Present-day archaeology has realized the value of the personal belongings in throwing light on the life and character of the people of ancient times. Hence in beads is found the great representation not only of the healthy class but of the bourgoisie and the most humble. It is probably that strands of beads of precious and semi-precious stone such as are shown in the collection were used not only for decorative but occult amuletic value as well. Small protective figures of various deities, animal and human, in hard stone faience or class form pendants to delicate strands of beads. After the end of the 18th dynasty glass became the popular medium for beds and retained its favor through the end of Egyptian supremacy and was adopted and further developed by the nations with whom Egypt has commercial relations. The legend of Phoenician glass discovery has disappeared before the excavations in Egypt which show that glass was known as early as the 12th dynasty (2000 to 1788 B.C.) and was entirely familiar and commonly used after the 18th dynasty (1580 to 1350 B.C.)

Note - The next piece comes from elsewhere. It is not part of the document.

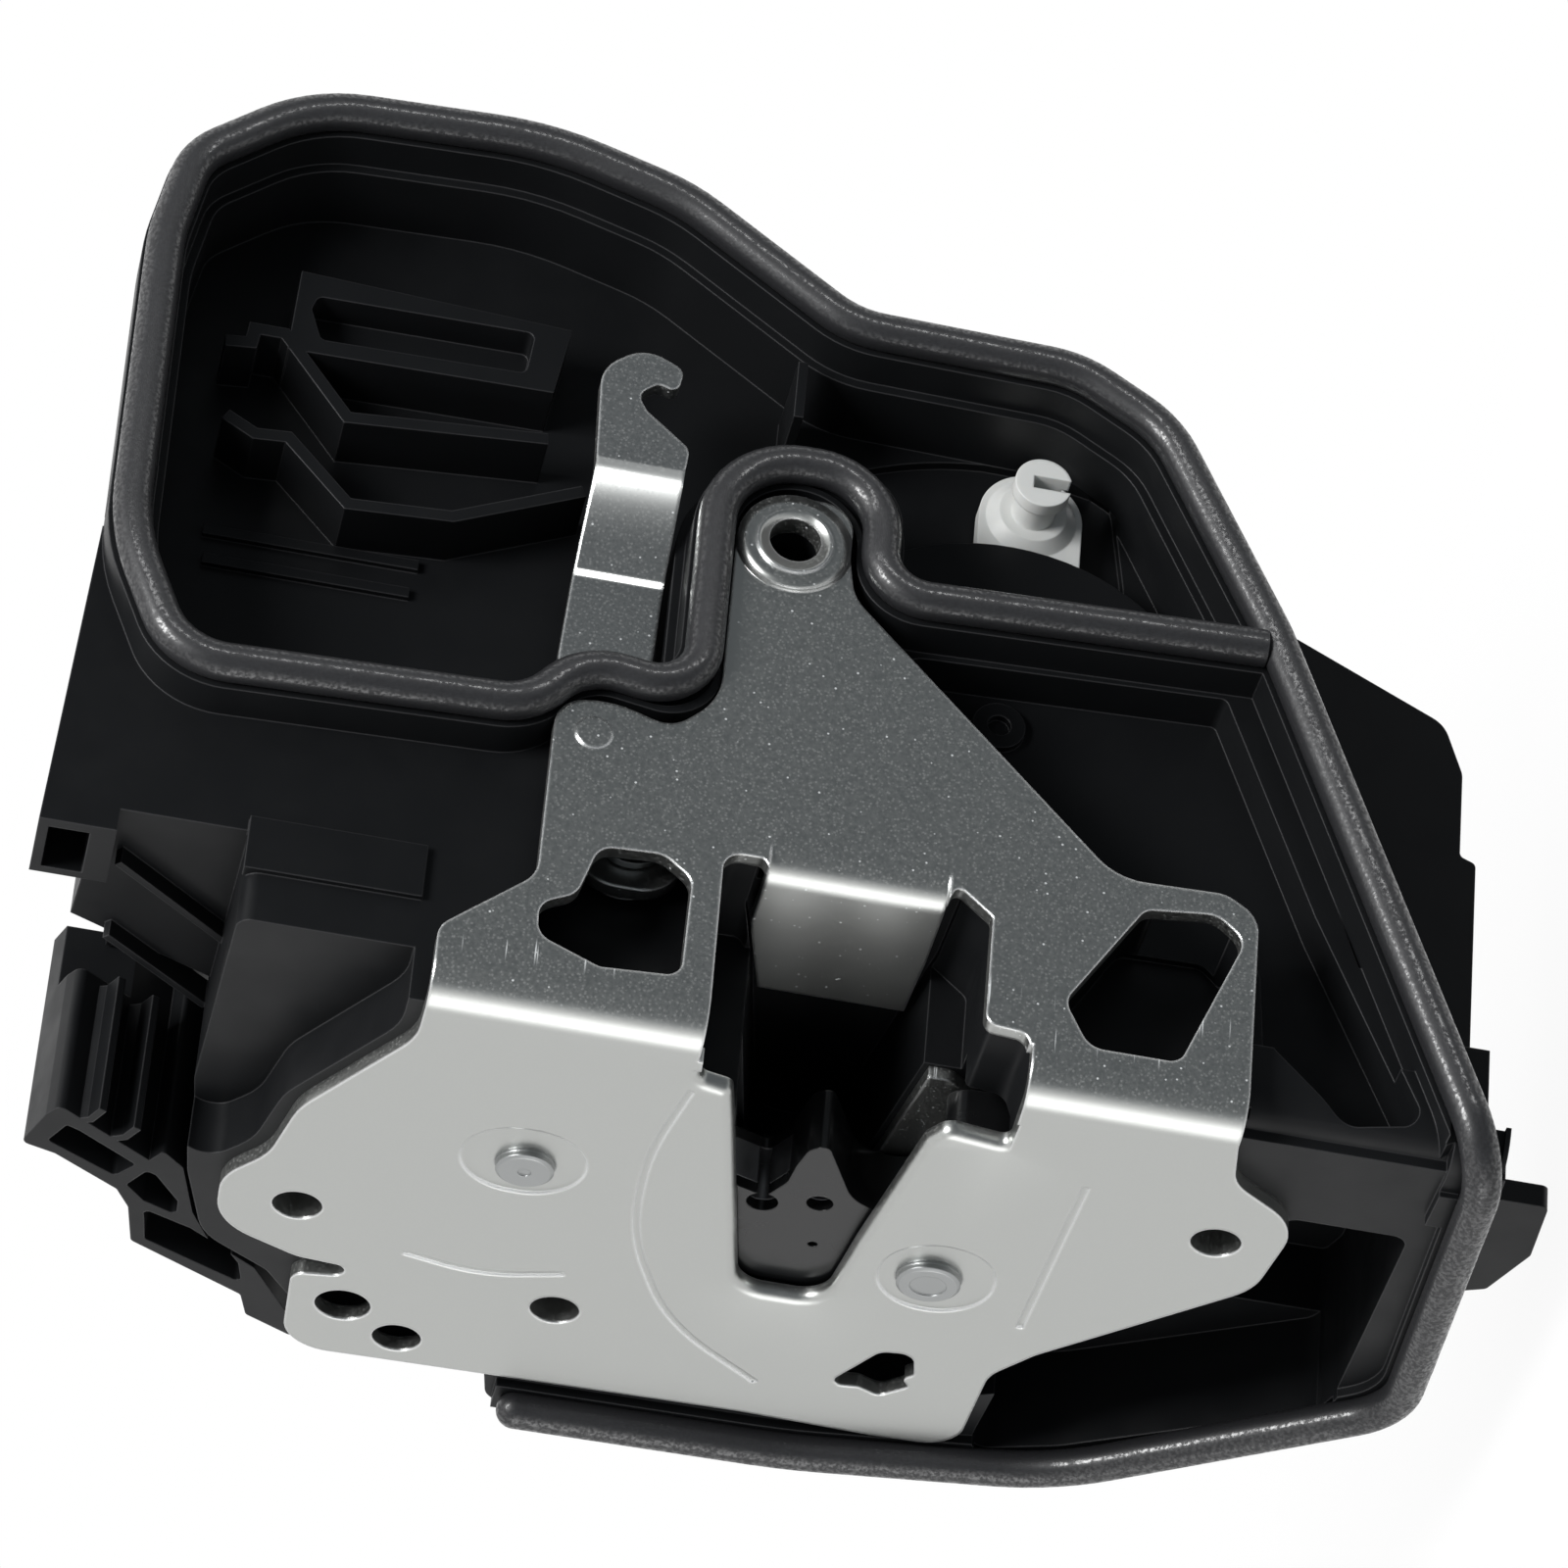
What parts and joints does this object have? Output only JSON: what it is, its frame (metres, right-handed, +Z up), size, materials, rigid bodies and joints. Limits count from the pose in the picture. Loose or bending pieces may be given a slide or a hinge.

The earliest beads shown are the pre-dynastic amber and shell beads dating before 3500 B.C. and thence almost without a gap the development of this form of adornment is race through 5000 years ending with Italian star-beads of the 6th century A.D. and Rakka beads of Persia in the 13th century A.D. The majority of the necklaces are of glass and include such types as eye-beads, lulibeads, stratified glass, gold-glass beads and the fascinating facebeads. The latter are small beads bearing inlaid female portraits and are often called “princess” or “portrait”. The faces on these beads are little more than one-eighth inch in diameter. There are also a number of objects from the City of Akhenaten, the heratic King of the 18th dynasty. One of the rarest beads in the collection is a silver one which bears the cartouche of the great King Usertesen of the 12th dynasty.
Among the related objects that form a background and complement to the bead collection, is a set of small tanagra ornaments which were gilded to resemble gold and were used as a substitute for the gold work in Greek burials of the 3rd century B.C. Other objects of Egyptian, Greek, Roman and Cypriote civilizations are to be seen supplementing the beads. Two strands of superb gold work of Ptolemaic times are outstanding examples.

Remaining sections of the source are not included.